STATED TASK: Return the full material exactly.

DATASET EXTRACT:
>>
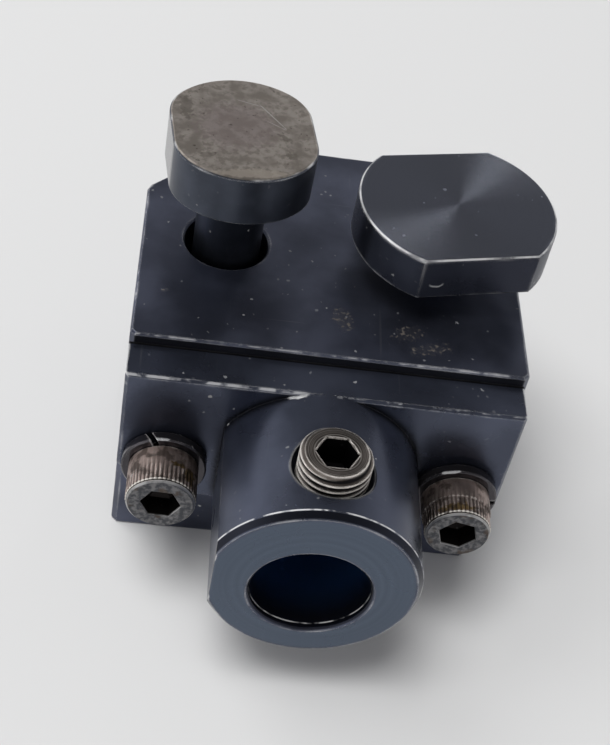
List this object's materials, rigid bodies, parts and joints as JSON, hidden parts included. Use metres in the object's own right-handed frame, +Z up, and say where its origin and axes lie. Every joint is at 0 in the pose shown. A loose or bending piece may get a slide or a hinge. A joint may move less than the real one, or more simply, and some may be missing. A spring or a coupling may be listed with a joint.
{
  "type": "turning tool holder",
  "caption": "Steel block for a machine's tool slide: a round boss with a straight bore holds the tool's shank under a set screw, and T-bolts stand in the block's holes.",
  "frame": {"origin": "on the block's underside, midway between the axes of its two T-bolt holes", "axes": "+Z up, out of the face the T-bolts' heads stand over; -Y to the front, along the tool bore and out of its mouth; +X to the right, from one T-bolt hole to the other"},
  "size_m": [0.0567, 0.07, 0.0588],
  "materials": {
    "block_steel": "black oxide, satin, edges worn bright",
    "holder_steel": "black oxide, satin, edges worn bright",
    "set_screw_steel": "worn black oxide, bright thread crests",
    "cap_screw_steel": "worn black oxide with brown rust in the knurl",
    "washer_steel": "black, oily",
    "ground_bolt_steel": "ground, stained",
    "turned_bolt_steel": "turned, blackened, edges worn bright"
  },
  "bodies": {
    "block": {"block": "block_steel", "bar_holder": "holder_steel", "spring_washer_left": "washer_steel", "spring_washer_right": "washer_steel"},
    "left_bolt": {"t_bolt_left": "ground_bolt_steel"},
    "right_bolt": {"t_bolt_right": "turned_bolt_steel"},
    "left_screw": {"cap_screw_left": "cap_screw_steel"},
    "right_screw": {"cap_screw_right": "cap_screw_steel"},
    "lock_screw": {"set_screw": "set_screw_steel"}
  },
  "joints": [
    {"name": "left_bolt_slide", "type": "slide", "parent": "block", "child": "left_bolt", "axis": [0, 0, 1], "range_m": [-0.0118, 0.04]},
    {"name": "right_bolt_slide", "type": "slide", "parent": "block", "child": "right_bolt", "axis": [0, 0, 1], "range_m": [-0.0049, 0.04]},
    {"name": "left_screw_out", "type": "slide", "parent": "block", "child": "left_screw", "axis": [0, -1, 0], "range_m": [0, 0.0205]},
    {"name": "right_screw_out", "type": "slide", "parent": "block", "child": "right_screw", "axis": [0, -1, 0], "range_m": [0, 0.0205]},
    {"name": "lock_screw_turn_in", "type": "slide", "parent": "block", "child": "lock_screw", "axis": [0, 0, 1], "range_m": [-0.0006, 0.008]}
  ]
}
<<
ANSWER FOR THE TASK:
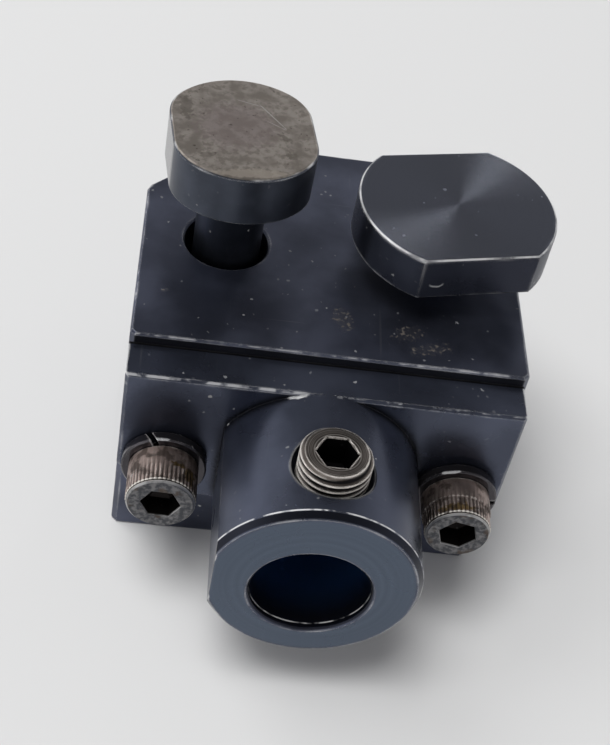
List this object's materials, rigid bodies, parts and joints as JSON, hidden parts included. Use metres in the object's own right-handed frame, +Z up, and say where its origin and axes lie. Every joint is at 0 in the pose shown. A loose or bending piece may get a slide or a hinge. A joint may move less than the real one, or more simply, and some may be missing. A spring or a coupling may be listed with a joint.
{
  "type": "turning tool holder",
  "caption": "Steel block for a machine's tool slide: a round boss with a straight bore holds the tool's shank under a set screw, and T-bolts stand in the block's holes.",
  "frame": {"origin": "on the block's underside, midway between the axes of its two T-bolt holes", "axes": "+Z up, out of the face the T-bolts' heads stand over; -Y to the front, along the tool bore and out of its mouth; +X to the right, from one T-bolt hole to the other"},
  "size_m": [0.0567, 0.07, 0.0588],
  "materials": {
    "block_steel": "black oxide, satin, edges worn bright",
    "holder_steel": "black oxide, satin, edges worn bright",
    "set_screw_steel": "worn black oxide, bright thread crests",
    "cap_screw_steel": "worn black oxide with brown rust in the knurl",
    "washer_steel": "black, oily",
    "ground_bolt_steel": "ground, stained",
    "turned_bolt_steel": "turned, blackened, edges worn bright"
  },
  "bodies": {
    "block": {"block": "block_steel", "bar_holder": "holder_steel", "spring_washer_left": "washer_steel", "spring_washer_right": "washer_steel"},
    "left_bolt": {"t_bolt_left": "ground_bolt_steel"},
    "right_bolt": {"t_bolt_right": "turned_bolt_steel"},
    "left_screw": {"cap_screw_left": "cap_screw_steel"},
    "right_screw": {"cap_screw_right": "cap_screw_steel"},
    "lock_screw": {"set_screw": "set_screw_steel"}
  },
  "joints": [
    {"name": "left_bolt_slide", "type": "slide", "parent": "block", "child": "left_bolt", "axis": [0, 0, 1], "range_m": [-0.0118, 0.04]},
    {"name": "right_bolt_slide", "type": "slide", "parent": "block", "child": "right_bolt", "axis": [0, 0, 1], "range_m": [-0.0049, 0.04]},
    {"name": "left_screw_out", "type": "slide", "parent": "block", "child": "left_screw", "axis": [0, -1, 0], "range_m": [0, 0.0205]},
    {"name": "right_screw_out", "type": "slide", "parent": "block", "child": "right_screw", "axis": [0, -1, 0], "range_m": [0, 0.0205]},
    {"name": "lock_screw_turn_in", "type": "slide", "parent": "block", "child": "lock_screw", "axis": [0, 0, 1], "range_m": [-0.0006, 0.008]}
  ]
}